Portraits of Slavery
Photographs depicting enslaved people and slavery in the American South are relatively rare. Even rarer still are identified photographs of enslaved people. The names and faces of enslaved or formerly enslaved people are important emotional touchstones that make the history of slavery in the United States real.
Photography was a new and wildly popular technology in the mid 1800s. Abolitionists and slave owners used photography to shape both negative and positive narratives around slavery. Freedmen, such as Frederick Douglass, recognized the power of portraiture to lend themselves and their writings dignity.

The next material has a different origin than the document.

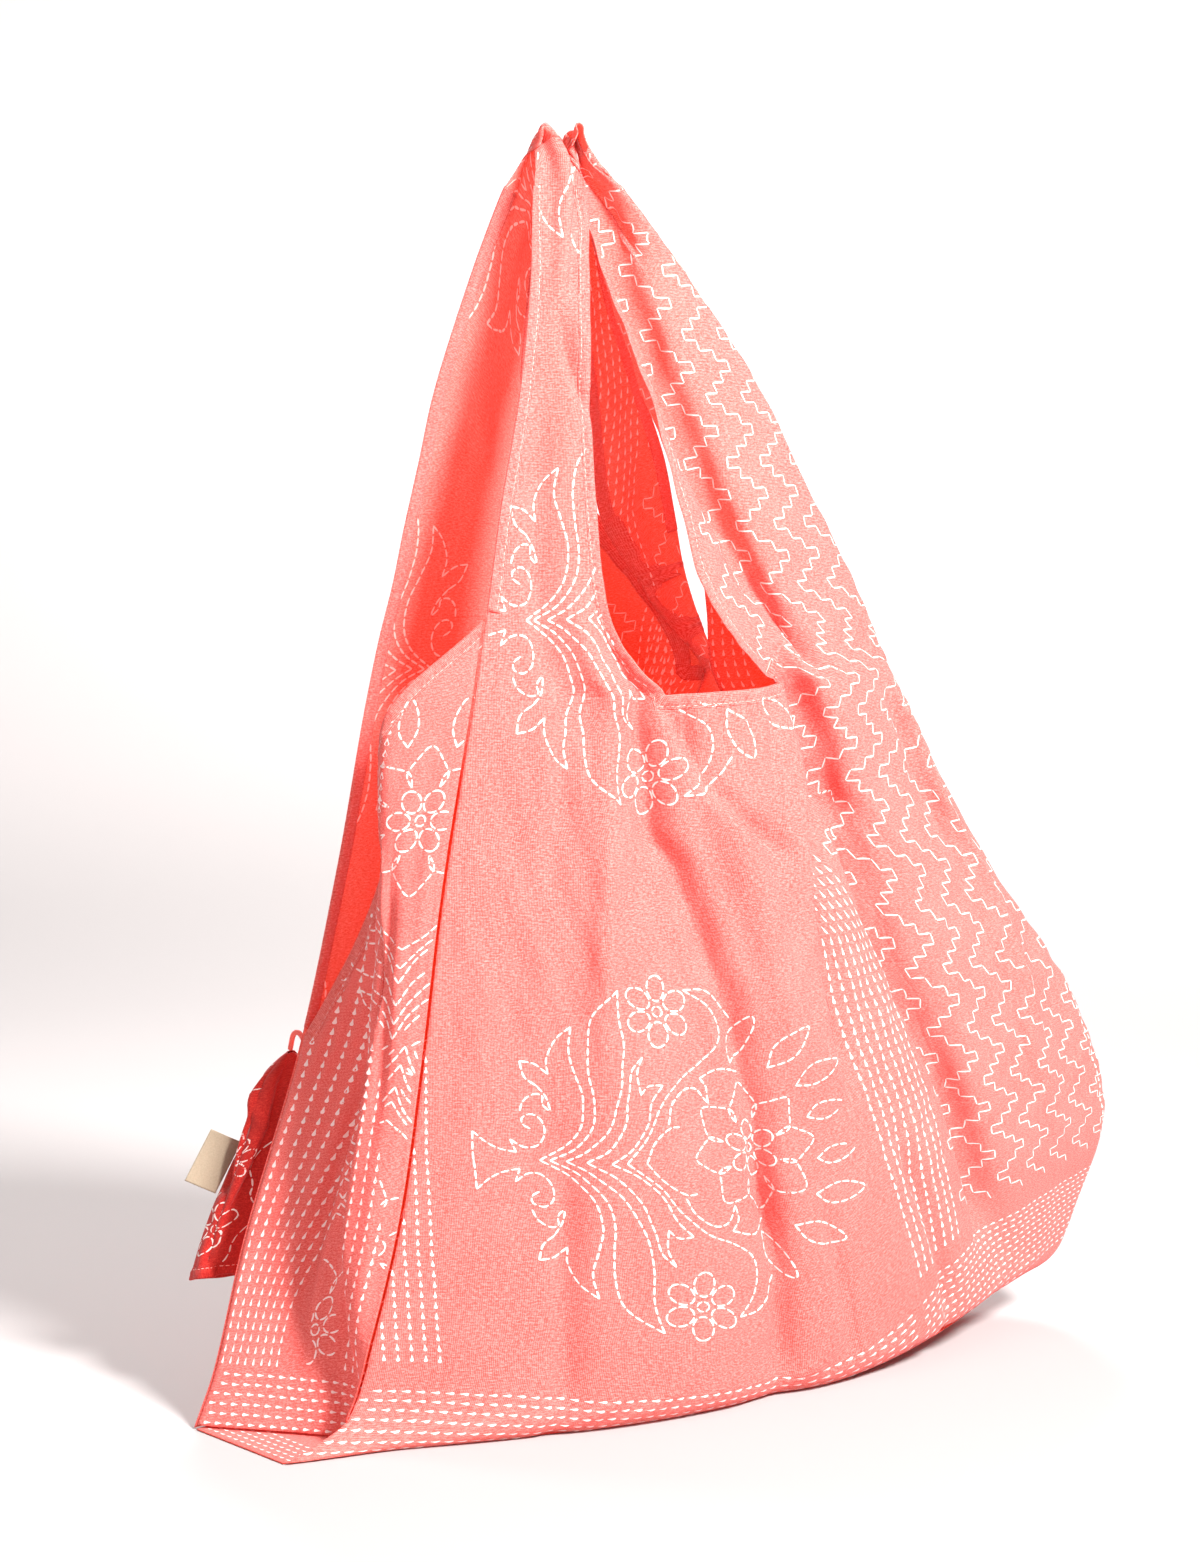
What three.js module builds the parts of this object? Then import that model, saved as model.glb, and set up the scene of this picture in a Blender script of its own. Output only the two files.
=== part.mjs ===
// A printed cloth shopping bag, stood on its base with its handles drawn up to one point.
// Millimetres, +Z up. The front faces -Y and the storage pouch hangs at the back left corner.
// The front and back panels each run up into two straps beside a long mouth. The left straps
// meet over the top and so do the right ones. A gusset joins the panels at each side up to
// the shoulder, and a base closes the bottom.
import * as THREE from 'three';

const cloth = 1.5;          // thickness of every cloth sheet
const seam = 0.35;          // clearance between two pieces that are sewn together
const floorClear = cloth / 2 + 0.05;
const handleTop = 700;      // height of the gathered handles
const gatherFrom = 668;     // the handles start to gather here
const mouthHeight = 398;    // the bottom hem of both mouths
const roll = 14;            // radius with which the panels turn under to the base
const endLift = 30;         // the right end of the base is drawn up off the floor
const liftFrom = 300;
const liftTo = 490;
const liftFade = 200;       // the lift has died out this far up the panels
const middle = { x: 217, y: 70 };

// The pieces are worked out in the bag's own tables, whose zero is the front left corner.
// These bring the middle of the bag's box to the origin.
const boxMiddle = { x: 236, y: 64.8 };

// Each row is a level section. The columns are where the edges of the front panel's parts lie:
// its left fold, the two sides of its mouth, its right side and its right seam.
const frontRows = [
  { z: 0, leftX: -38, leftY: -8, mouthLeftX: 175, mouthLeftY: -29, mouthRightX: 364, mouthRightY: 15, sideX: 482, sideY: 84 },
  { z: 8, leftX: -14, leftY: -3, mouthLeftX: 175, mouthLeftY: -29, mouthRightX: 363, mouthRightY: 13, sideX: 484, sideY: 83 },
  { z: 18, leftX: 4, leftY: 0, mouthLeftX: 174, mouthLeftY: -30, mouthRightX: 361, mouthRightY: 10, sideX: 486, sideY: 82 },
  { z: 60, leftX: 19, leftY: 0, mouthLeftX: 172, mouthLeftY: -32, mouthRightX: 348, mouthRightY: 1, sideX: 503, sideY: 79 },
  { z: 125, leftX: 36, leftY: 0, mouthLeftX: 170, mouthLeftY: -33, mouthRightX: 320, mouthRightY: -9, sideX: 519, sideY: 73 },
  { z: 200, leftX: 48, leftY: 0, mouthLeftX: 171, mouthLeftY: -30, mouthRightX: 294, mouthRightY: -12, sideX: 488, sideY: 65 },
  { z: 300, leftX: 62, leftY: 1, mouthLeftX: 178, mouthLeftY: -22, mouthRightX: 280, mouthRightY: -8, sideX: 414, sideY: 55 },
  { z: 398, leftX: 80, leftY: 2, mouthLeftX: 187, mouthLeftY: -12, mouthRightX: 268, mouthRightY: -2, sideX: 356, sideY: 45 },
  { z: 408, leftX: 82, leftY: 3, mouthLeftX: 177, mouthLeftY: -11, mouthRightX: 254, mouthRightY: -1, sideX: 351, sideY: 45 },
  { z: 428, leftX: 86, leftY: 5, mouthLeftX: 163, mouthLeftY: -8, mouthRightX: 234, mouthRightY: 2, sideX: 341, sideY: 44 },
  { z: 455, leftX: 92, leftY: 8, mouthLeftX: 154, mouthLeftY: -4, mouthRightX: 218, mouthRightY: 6, sideX: 328, sideY: 44 },
  { z: 500, leftX: 101, leftY: 13, mouthLeftX: 152, mouthLeftY: 3, mouthRightX: 208, mouthRightY: 13, sideX: 302, sideY: 43 },
  { z: 560, leftX: 115, leftY: 19, mouthLeftX: 153, mouthLeftY: 12, mouthRightX: 193, mouthRightY: 21, sideX: 269, sideY: 42 },
  { z: 620, leftX: 126, leftY: 28, mouthLeftX: 158, mouthLeftY: 23, mouthRightX: 173, mouthRightY: 30, sideX: 225, sideY: 43 },
  { z: 660, leftX: 130, leftY: 34, mouthLeftX: 161, mouthLeftY: 30, mouthRightX: 165, mouthRightY: 36, sideX: 193, sideY: 44 },
  { z: 682, leftX: 133, leftY: 37, mouthLeftX: 158, mouthLeftY: 34, mouthRightX: 163, mouthRightY: 38, sideX: 176, sideY: 44 },
  { z: 694, leftX: 136, leftY: 40, mouthLeftX: 154, mouthLeftY: 39, mouthRightX: 158, mouthRightY: 40, sideX: 169, sideY: 44 },
  { z: 700, leftX: 138, leftY: 46, mouthLeftX: 151, mouthLeftY: 46, mouthRightX: 155, mouthRightY: 46, sideX: 166, sideY: 46 },
];

// The same for the back panel, whose left edge is the back left fold. Above the bottom of the
// mouth its left part first lies behind its right part.
const backRows = [
  { z: 0, leftX: -55, leftY: 77, mouthLeftX: 150, mouthLeftY: 150, mouthRightX: 270, mouthRightY: 160, sideX: 438, sideY: 136 },
  { z: 30, leftX: -41, leftY: 82, mouthLeftX: 150, mouthLeftY: 153, mouthRightX: 268, mouthRightY: 162, sideX: 440, sideY: 136 },
  { z: 100, leftX: -17, leftY: 95, mouthLeftX: 154, mouthLeftY: 155, mouthRightX: 264, mouthRightY: 162, sideX: 426, sideY: 132 },
  { z: 200, leftX: 20, leftY: 104, mouthLeftX: 168, mouthLeftY: 149, mouthRightX: 262, mouthRightY: 152, sideX: 386, sideY: 125 },
  { z: 300, leftX: 42, leftY: 100, mouthLeftX: 206, mouthLeftY: 130, mouthRightX: 264, mouthRightY: 131, sideX: 332, sideY: 118 },
  { z: 375, leftX: 54, leftY: 94, mouthLeftX: 250, mouthLeftY: 110, mouthRightX: 266, mouthRightY: 109, sideX: 294, sideY: 112 },
  { z: 398, leftX: 58, leftY: 92, mouthLeftX: 263, mouthLeftY: 109, mouthRightX: 268, mouthRightY: 103, sideX: 281, sideY: 109 },
  { z: 425, leftX: 63, leftY: 89, mouthLeftX: 255, mouthLeftY: 110, mouthRightX: 243, mouthRightY: 99, sideX: 267, sideY: 105 },
  { z: 455, leftX: 70, leftY: 86, mouthLeftX: 231, mouthLeftY: 105, mouthRightX: 219, mouthRightY: 94, sideX: 254, sideY: 99 },
  { z: 485, leftX: 75, leftY: 82, mouthLeftX: 201, mouthLeftY: 97, mouthRightX: 197, mouthRightY: 88, sideX: 245, sideY: 93 },
  { z: 520, leftX: 82, leftY: 78, mouthLeftX: 166, mouthLeftY: 86, mouthRightX: 188, mouthRightY: 81, sideX: 234, sideY: 86 },
  { z: 560, leftX: 90, leftY: 74, mouthLeftX: 150, mouthLeftY: 76, mouthRightX: 181, mouthRightY: 74, sideX: 216, sideY: 79 },
  { z: 620, leftX: 108, leftY: 67, mouthLeftX: 150, mouthLeftY: 67, mouthRightX: 168, mouthRightY: 67, sideX: 191, sideY: 70 },
  { z: 660, leftX: 122, leftY: 62, mouthLeftX: 152, mouthLeftY: 61, mouthRightX: 160, mouthRightY: 61, sideX: 178, sideY: 62 },
  { z: 682, leftX: 130, leftY: 58, mouthLeftX: 151, mouthLeftY: 58, mouthRightX: 158, mouthRightY: 58, sideX: 171, sideY: 58 },
  { z: 694, leftX: 134, leftY: 55, mouthLeftX: 150, mouthLeftY: 55, mouthRightX: 157, mouthRightY: 55, sideX: 168, sideY: 54 },
  { z: 700, leftX: 137, leftY: 49, mouthLeftX: 150, mouthLeftY: 49, mouthRightX: 156, mouthRightY: 49, sideX: 166, sideY: 49 },
];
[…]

These photographs and images give a humanizing face to the subject. The lithograph of Cheapside, in Lexington, Kentucky, shows one of the largest slave markets in the American South where men, women, and children were sold. The tintype of the enslaved girls given Harriet Pindar of Savannah, upon her marriage, is an example of plantation owners using photography to document their property. The stereo card of Aaron Dupuy shows Henry Clay’s former body servant following his emancipation in the 1860s. His wife Charlotte Dupuy sued Henry Clay in 1829 for her freedom based on an agreement with her previous owner. She eventually lost her case, but Clay emancipated her in 1840 along with one of her children. However, Aaron waited until Clay’s death in 1852 to reunite with his family. The photograph of refugees during the Civil War at Camp Nelson show the impact of the Civil War and the hope for freedom. Camp Nelson in Jessamine County, Kentucky, was a camp that trained African-American units to fight for the Union. Many soldiers brought their families with them. The camp also drew many enslaved people fleeing from their owners.